Bahr also said many industry stakeholders believe a “wind-down” of the Government-Sponsored Enterprises (GSEs) must occur but no one has spelled out what life will look like after Fannie and Freddie. Bahr suggested the biggest beneficiary of a complete GSE wind-down would be Wall Street, “those who gave us the subprime mess.” That realization might change views of how drastic the wind-down should be.
 
Regarding better ways to package, originate, and deliver loans, industry associations and lawmakers are increasingly saying a new – and consistent – way to turn loans into securities for investment is needed.
 
“Then there’s the question of how do you encourage more private capital,” Bahr asked. “Everyone wants more private capital, but the bigger question is how do you make it happen? In my mind, this can’t be answered without addressing the other structural issues first.”
 
Bahr told the credit union lenders not to expect radical changes in real estate finance as long as the GSEs are the dominant secondary mortgage forces.
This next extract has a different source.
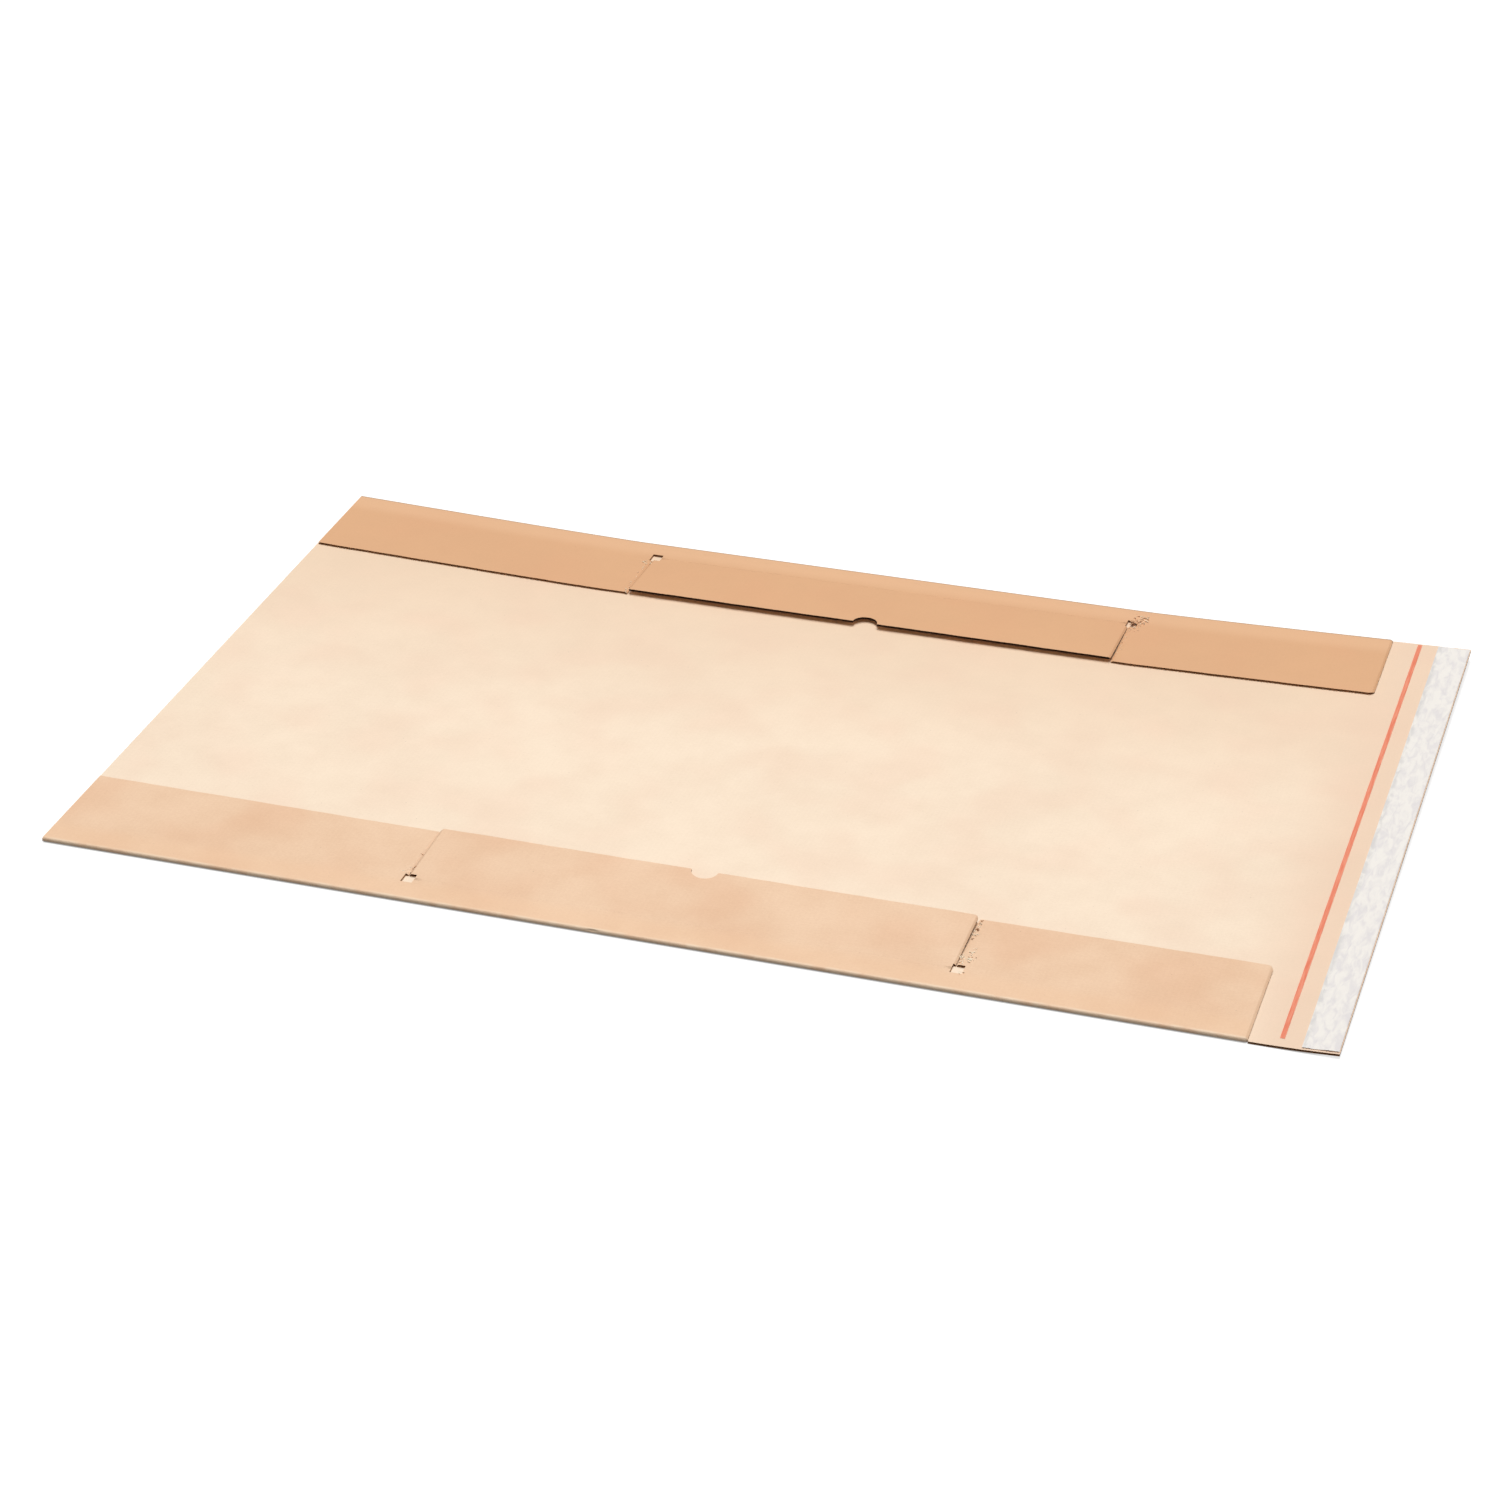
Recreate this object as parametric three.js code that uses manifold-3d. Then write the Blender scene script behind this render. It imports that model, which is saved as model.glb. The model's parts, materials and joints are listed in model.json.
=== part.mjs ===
// Wraparound mailer, a die-cut sheet of corrugated board laid open for packing.
// It wraps round its contents along X. Both long sides are folded in over the
// sheet: their end stretches are glued down, and between two cuts each has a
// centre flap with a thumb notch, hinged on a second crease. The plain end on
// +X carries a tear strip, and the adhesive strip under its release liner.
// Millimetres, +Z up, origin on the table under the middle of the sheet.
import * as THREE from "three";
import { mergeVertices } from "three/addons/utils/BufferGeometryUtils.js";
import Module from "manifold-3d";

// Sheet
const sheetLength = 1000;
const foldedWidth = 634;
const boardThickness = 1.8;
const glueLine = 0.3;

// Folded sides, measured in from the fold, and where they stop short of the ends
const sideWidth = 100;
const creaseInset = 28;
const sideStartMargin = 1.5;
const plainEndLength = 65;
const sideCornerRadius = 5;

// Centre flaps
const flapLength = 426;
const flapCentre = 2.5;
const cutWidth = 0.5;
const restLift = 2.6;
const thumbNotchRadius = 10.5;

// Relief slots through the folded sides, where the cuts meet the second crease
const reliefWidth = 9.2;
const reliefDepth = 11.5;
const reliefShift = 2.2;

// Tear strip and closure
const tearStripWidth = 3.5;
const tearStripThickness = 0.2;
const tearStripFromEnd = 42.2;
const tearStripFrontMargin = 10.5;
const linerWidth = 26.3;
const linerThickness = 0.15;
const linerEndMargin = 0.7;
const linerSideMargin = 2;
const adhesiveWidth = 20;
const adhesiveThickness = 0.2;
const adhesiveSideMargin = 5;
const filmClearance = 0.1;

// How the board has warped: the corners on +Y stand up, and so does the plain
// end's corner on -Y, a little
const flatHalfLength = 228;
const cornerLift = 7.5;
const cornerLiftPower = 1.2;
const frontCornerCurl = 2;

// Facets
const foldSegments = 8;
const notchSegments = 14;
const bowSteps = 9;
const plainEndSteps = 10;
const plainEndRows = 16;
const stripSteps = 2;
const cutterReach = 2;

const halfLength = sheetLength / 2;
const halfWidth = foldedWidth / 2;
const sideStart = -halfLength + sideStartMargin;
const sideEnd = halfLength - plainEndLength;
const foldRadius = boardThickness + glueLine / 2;
const foldedHeight = 2 * foldRadius;
const cutLeft = flapCentre - flapLength / 2;
const cutRight = flapCentre + flapLength / 2;
const reliefInset = creaseInset - reliefDepth / 2;
const front = -1;
const rear = 1;

const wasm = await Module();
wasm.setup();

function liftAt(x, y) {
  const beyondFlat = Math.max(0, Math.abs(x) - flatHalfLength) / (halfLength - flatHalfLength);
  const beyondSide = Math.max(0, x - sideEnd) / plainEndLength;
  const acrossWidth = (y + halfWidth) / foldedWidth;
  const rearLift = cornerLift * beyondFlat ** cornerLiftPower * acrossWidth;
  return rearLift + frontCornerCurl * beyondSide ** 2 * (1 - acrossWidth);
}

function warped(geometry) {
  const position = geometry.getAttribute("position");
  for (let i = 0; i < position.count; i += 1) {
    const lift = liftAt(position.getX(i), position.getY(i));
    position.setZ(i, position.getZ(i) + lift);
  }
  return geometry;
}

function block(x0, x1, y0, y1, z0, z1, xSteps = 1, ySteps = 1) {
  const geometry = new THREE.BoxGeometry(x1 - x0, y1 - y0, z1 - z0, xSteps, ySteps, 1);
  return geometry.translate((x0 + x1) / 2, (y0 + y1) / 2, (z0 + z1) / 2);
}

function welded(geometry) {
  const bare = geometry.clone();
  bare.deleteAttribute("normal");
  bare.deleteAttribute("uv");
  return mergeVertices(bare, 1e-5);
}

function solidOf(geometry) {
  const closed = welded(geometry);
  return new wasm.Manifold(new wasm.Mesh({
    numProp: 3,
    vertProperties: Float32Array.from(closed.getAttribute("position").array),
    triVerts: Uint32Array.from(closed.getIndex().array),
  }));
}

function geometryOf(solid) {
  const mesh = solid.getMesh();
  const geometry = new THREE.BufferGeometry();
  geometry.setAttribute("position", new THREE.BufferAttribute(mesh.vertProperties, 3));
  geometry.setIndex(new THREE.BufferAttribute(mesh.triVerts, 1));
  return geometry;
}

function named(name, geometry, material) {
  const mesh = new THREE.Mesh(geometry, material);
  mesh.name = name;
  return mesh;
}

// Section of the folded sheet across X: the base, a round fold on each side,
// and the folded sides lying over the base on their glue line.
function foldedSection() {
  const foldCentre = halfWidth - foldRadius;
  const innerEdge = halfWidth - sideWidth;
  const section = new THREE.Shape();
  section.moveTo(-foldCentre, 0);
  section.lineTo(foldCentre, 0);
  section.absarc(foldCentre, foldRadius, foldRadius, -Math.PI / 2, Math.PI / 2, false);
  section.lineTo(innerEdge, foldedHeight);
  section.lineTo(innerEdge, boardThickness + glueLine);
  section.lineTo(foldCentre, boardThickness + glueLine);
  section.absarc(foldCentre, foldRadius, glueLine / 2, Math.PI / 2, -Math.PI / 2, true);
  section.lineTo(-foldCentre, boardThickness);
  section.absarc(-foldCentre, foldRadius, glueLine / 2, -Math.PI / 2, Math.PI / 2, true);
  section.lineTo(-innerEdge, boardThickness + glueLine);
  section.lineTo(-innerEdge, foldedHeight);
  section.lineTo(-foldCentre, foldedHeight);
  section.absarc(-foldCentre, foldRadius, foldRadius, Math.PI / 2, (3 * Math.PI) / 2, false);
  return section;
}

// The stretch of the sheet that has folded sides, from the -X end to sideEnd
function foldedStretch() {
  const stations = [];
  for (let i = 0; i <= bowSteps; i += 1) {
    stations.push(THREE.MathUtils.lerp(-halfLength, -flatHalfLength, i / bowSteps));
  }
  for (let i = 0; i <= bowSteps; i += 1) {
    stations.push(THREE.MathUtils.lerp(flatHalfLength, sideEnd, i / bowSteps));
  }
  const steps = stations.length - 1;
  const geometry = new THREE.ExtrudeGeometry(foldedSection(), {
    depth: steps,
    steps,
    bevelEnabled: false,
    curveSegments: foldSegments,
  });
  const alongY = new THREE.Vector3(0, 1, 0);
  const alongZ = new THREE.Vector3(0, 0, 1);
  const alongX = new THREE.Vector3(1, 0, 0);
  geometry.applyMatrix4(new THREE.Matrix4().makeBasis(alongY, alongZ, alongX));
  const position = geometry.getAttribute("position");
  for (let i = 0; i < position.count; i += 1) {
    position.setX(i, stations[Math.round(position.getX(i))]);
  }
  return solidOf(warped(geometry));
}

function plainEnd() {
  const slab = block(
    sideEnd, halfLength, -halfWidth, halfWidth, 0, boardThickness, plainEndSteps, plainEndRows,
  );
  return solidOf(warped(slab));
}

// A cutter reaches through a folded side only, down to the middle of the glue line
const cutterLow = boardThickness + glueLine / 2;
const cutterHigh = foldedHeight + cutterReach;

function sideCutter(side, x0, x1, inset0, inset1) {
  const near = side * (halfWidth - inset0);
  const far = side * (halfWidth - inset1);
  const geometry = block(x0, x1, Math.min(near, far), Math.max(near, far), cutterLow, cutterHigh);
  return solidOf(warped(geometry));
}

function reliefCentres() {
  return [cutLeft + reliefShift, cutRight + reliefShift];
}

function cornerCutter(side) {
  const innerEdge = side * (halfWidth - sideWidth);
  const corner = new THREE.Shape();
  corner.moveTo(sideEnd + cutterReach, innerEdge - side * cutterReach);
  corner.lineTo(sideEnd - sideCornerRadius, innerEdge - side * cutterReach);
  corner.lineTo(sideEnd - sideCornerRadius, innerEdge);
  const arc = new THREE.EllipseCurve(
    sideEnd - sideCornerRadius, innerEdge + side * sideCornerRadius,
    sideCornerRadius, sideCornerRadius, (-side * Math.PI) / 2, 0, side < 0,
  );
  for (const point of arc.getPoints(foldSegments).slice(1)) corner.lineTo(point.x, point.y);
  corner.lineTo(sideEnd + cutterReach, innerEdge + side * sideCornerRadius);
  const depth = cutterHigh - cutterLow;
  const geometry = new THREE.ExtrudeGeometry(corner, { depth, bevelEnabled: false });
  return solidOf(warped(geometry.translate(0, 0, cutterLow)));
}

function mailerBoard() {
  let board = foldedStretch().add(plainEnd());
  const pastEnd = -halfLength - cutterReach;
  const pastEdge = sideWidth + cutterReach;
  for (const side of [front, rear]) {
    board = board.subtract(sideCutter(side, cutLeft, cutRight, creaseInset, pastEdge));
    board = board.subtract(sideCutter(side, pastEnd, sideStart, -cutterReach, pastEdge));
    for (const centre of reliefCentres()) {
      const left = centre - reliefWidth / 2;
      const right = left + reliefWidth;
      board = board.subtract(sideCutter(side, left, right, reliefInset, reliefInset + reliefDepth));
    }
    board = board.subtract(cornerCutter(side));
  }
  return geometryOf(board);
}

// A centre flap in its hinge's frame: the second crease lies along X through
// the origin, and the flap's upper face is at z = 0.
function centreFlap(side) {
  const reach = sideWidth - creaseInset;
  const reliefReach = reliefDepth / 2;
  const [reliefLeft, reliefRight] = reliefCentres();
  const hingeLeft = reliefLeft + reliefWidth / 2;
  const hingeRight = reliefRight - reliefWidth / 2;
  const left = cutLeft + cutWidth;
  const right = cutRight - cutWidth;
  const outline = [
    [hingeLeft, cutWidth],
    [hingeRight, cutWidth],
    [hingeRight, reliefReach],
    [right, reliefReach],
    [right, reach],
  ];
  for (let i = 0; i <= notchSegments; i += 1) {
    const angle = (Math.PI * i) / notchSegments;
    const x = flapCentre + thumbNotchRadius * Math.cos(angle);
    outline.push([x, reach - thumbNotchRadius * Math.sin(angle)]);
  }
  outline.push([left, reach], [left, reliefReach], [hingeLeft, reliefReach]);
  const shape = new THREE.Shape(outline.map(([x, inset]) => new THREE.Vector2(x, -side * inset)));
  const geometry = new THREE.ExtrudeGeometry(shape, { depth: boardThickness, bevelEnabled: false });
  return geometry.translate(0, 0, -boardThickness);
}

function hingedFlap(name, side, material) {
  const hinge = new THREE.Group();
  hinge.position.set(0, side * (halfWidth - creaseInset), foldedHeight);
  hinge.rotation.x = THREE.MathUtils.degToRad(-side * restLift);
  hinge.add(named(name, centreFlap(side), material));
  return hinge;
}

// Strips that lie across the plain end, one over the other
function stripOnEnd(x0, x1, y0, y1, z0, thickness) {
  return warped(block(x0, x1, y0, y1, z0, z0 + thickness, stripSteps, plainEndRows));
}

function tearStrip() {
  const centre = halfLength - tearStripFromEnd;
  const z0 = boardThickness + filmClearance;
  return stripOnEnd(
    centre - tearStripWidth / 2, centre + tearStripWidth / 2,
    -halfWidth + tearStripFrontMargin, halfWidth - linerSideMargin, z0, tearStripThickness,
  );
}

const linerRight = halfLength - linerEndMargin;
const linerMiddle = linerRight - linerWidth / 2;
const adhesiveLow = boardThickness + filmClearance;

function adhesiveStrip() {
  const reach = halfWidth - adhesiveSideMargin;
  return stripOnEnd(
    linerMiddle - adhesiveWidth / 2, linerMiddle + adhesiveWidth / 2,
    -reach, reach, adhesiveLow, adhesiveThickness,
  );
}

function releaseLiner() {
  const reach = halfWidth - linerSideMargin;
  const z0 = adhesiveLow + adhesiveThickness + filmClearance;
  return stripOnEnd(linerRight - linerWidth, linerRight, -reach, reach, z0, linerThickness);
}

const paleKraft = new THREE.MeshStandardMaterial({ color: 0xf3d9b4, roughness: 0.8, metalness: 0 });
const brownKraft = new THREE.MeshStandardMaterial({ color: 0xdfae80, roughness: 0.75, metalness: 0 });
const redFilm = new THREE.MeshStandardMaterial({ color: 0xdc4f3a, roughness: 0.35, metalness: 0 });
const clearGlue = new THREE.MeshStandardMaterial({ color: 0xe6dfc4, roughness: 0.3, metalness: 0 });
const siliconePaper = new THREE.MeshStandardMaterial({ color: 0xf2efeb, roughness: 0.45, metalness: 0 });

const mailer = new THREE.Group();
mailer.add(named("mailer_board", mailerBoard(), paleKraft));
mailer.add(hingedFlap("front_centre_flap", front, brownKraft));
mailer.add(hingedFlap("rear_centre_flap", rear, brownKraft.clone()));
mailer.add(named("tear_strip", tearStrip(), redFilm));
mailer.add(named("adhesive_strip", adhesiveStrip(), clearGlue));
mailer.add(named("release_liner", releaseLiner(), siliconePaper));

export default mailer;
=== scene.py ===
# Wraparound mailer: a long sheet of kraft-lined corrugated board, lying open on a pale
# table. Both long sides are folded in, each with a hinged centre flap, and the plain end
# carries a red tear strip and a white release liner over its adhesive.
import json
import math

import bpy
import numpy as np
from mathutils import Euler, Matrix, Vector


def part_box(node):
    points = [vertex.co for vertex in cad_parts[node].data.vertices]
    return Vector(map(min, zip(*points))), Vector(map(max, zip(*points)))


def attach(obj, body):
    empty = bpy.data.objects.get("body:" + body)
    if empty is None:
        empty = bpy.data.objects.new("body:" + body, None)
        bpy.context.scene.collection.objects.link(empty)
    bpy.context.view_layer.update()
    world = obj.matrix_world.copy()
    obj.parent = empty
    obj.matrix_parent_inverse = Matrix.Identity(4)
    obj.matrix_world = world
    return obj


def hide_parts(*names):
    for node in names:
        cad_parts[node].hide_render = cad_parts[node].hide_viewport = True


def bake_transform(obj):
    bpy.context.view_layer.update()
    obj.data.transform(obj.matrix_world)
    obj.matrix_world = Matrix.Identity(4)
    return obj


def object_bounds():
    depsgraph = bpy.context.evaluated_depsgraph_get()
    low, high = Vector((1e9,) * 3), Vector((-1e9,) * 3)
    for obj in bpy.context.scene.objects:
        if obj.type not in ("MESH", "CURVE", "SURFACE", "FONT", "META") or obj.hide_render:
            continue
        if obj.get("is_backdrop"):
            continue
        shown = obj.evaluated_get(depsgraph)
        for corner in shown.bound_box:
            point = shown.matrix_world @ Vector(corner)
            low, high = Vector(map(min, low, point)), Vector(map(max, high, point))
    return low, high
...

As the GSEs are wound down, or reinvented, “look for new lending programs to emerge.” He urged credit unions to listen to what CUSOs and other aggregators are saying because they’ll be in touch with deal sponsors and have insight to what programs will be offered in the future.
 
“Credit unions need to stay ahead of what’s being offered in the marketplace so they don’t lose their market share,” Bahr added. “Select someone in your credit union to keep abreast of the new programs and products, and then disseminate that information to those who can take action on it.”
 
Bahr says the future of mortgage finance could become extraordinarily complex with multiple loan programs offered, but suggested credit unions may have leverage with regulators, who have shown sensitivity to the needs of small lenders. “Use that balance sheet as a competitive tool,” he added. “When chaos occurs, remember, you have an important competitive weapon in your balance sheet. Use it, but use it wisely.”